At the same time, the city is consciously repositioning its role in Asia’s financial architecture.
Policy and regulatory developments are aimed at strengthening Hong Kong’s function as an Asia‑Pacific investment hub, with emphasis on cross‑border capital flows, platform economies and “China–global market connectivity". A recent analysis of Hong Kong’s 2026 positioning highlights “revived capital markets, stable macroeconomic fundamentals and deep financial liquidity” as the pillars of this strategy, arguing that the city is best suited for high‑value, finance‑led and cross‑border business models rather than cost‑driven manufacturing or purely domestic plays.
Risks and What Investors Should Watch
The 2026 outlook is materially better than it was two years ago, but it is not risk‑free.
Key vulnerabilities include the following:
Dependence on mainland China: Hong Kong’s growth and markets remain tightly coupled to China’s policy trajectory; any disappointment on stimulus, property stabilisation or tech policy could quickly reprice equity and property optimism.
Global rates and risk appetite: A slower‑than‑expected Fed easing cycle or renewed global risk aversion would weigh on liquidity, southbound flows and valuations, especially in financials and high‑beta tech.
Geopolitics and regulatory perception: Ongoing US–China tensions, sanctions risk, and concerns over local freedoms and legal predictability continue to shape some international investors’ allocations and could cap valuation multiples even in a cyclical upswing.

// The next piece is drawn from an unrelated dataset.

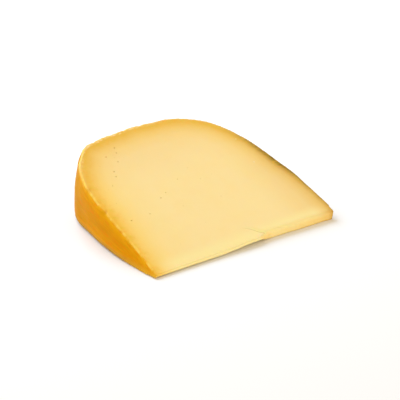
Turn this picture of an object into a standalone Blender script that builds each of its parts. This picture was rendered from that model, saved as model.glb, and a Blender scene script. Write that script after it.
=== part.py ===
"""A wedge of coated farmhouse cheese, lying on one of its two cut faces.

The wedge is a slice of a round wheel. The wheel's axis lies along X at the wedge's thin edge, and the two
cuts meet there at a small angle. Left, right and far sides are the wheel's own rind; the lower cut lies on
the table and the upper one slopes up from the thin edge to the rim.

Frame: metres, +Z up, +Y from the thin edge to the rim, origin at the middle of the base.
"""

import math

import bmesh
import bpy
import numpy as np
from mathutils import Vector, noise

# The wheel that the wedge was cut from
WHEEL_RADIUS = 0.097
LEFT_HALF, LEFT_SIDE_POWER, LEFT_RIM_POWER = 0.0550, 3.70, 4.40
RIGHT_HALF, RIGHT_SIDE_POWER, RIGHT_RIM_POWER = 0.0563, 3.00, 2.60
OUTLINE_SAMPLES = 721
NORMAL_REACH = 0.002

# The two cuts: the angle between them, how much wider it opens towards +X, and the blunt thin edge
CUT_ANGLE = math.radians(22.4)
CUT_TWIST = math.radians(0.8)
EDGE_HEIGHT_LEFT = 0.0017
EDGE_HEIGHT_RIGHT = 0.0046

# The thin edge: a lip that bows off the table, a notch that slants back, and a broken face set back
NOTCH_FROM, NOTCH_TO = 0.0083, 0.0134
LIP_RISE_END, LIP_RISE_NOTCH = 0.0006, 0.0020
LIP_FROM_SHARE = 0.33
BREAK_SETBACK_NOTCH = 0.0017
BREAK_SETBACK_END = 0.0005
BREAK_RISE = 0.0001
BREAK_ROUGHNESS, BREAK_WAVES, BREAK_SEED = 0.00035, 25.0, 7.0
DAMAGE_REACH = 0.014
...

For 2026, the base case from banks and policy documents is that Hong Kong sustains a controlled recovery: mid‑single‑digit home‑price gains or better, a Hang Seng that has a credible path back above 30,000, and macro fundamentals that remain stable enough to keep the city relevant as an Asia‑Pacific capital hub.
The signal to watch will be whether that cyclical rebound can deepen into a structural re-rating — something that will hinge less on short-term rallies and more on how convincingly Hong Kong can prove, in a multipolar world, that it still offers something unique as China’s outward-facing financial gateway.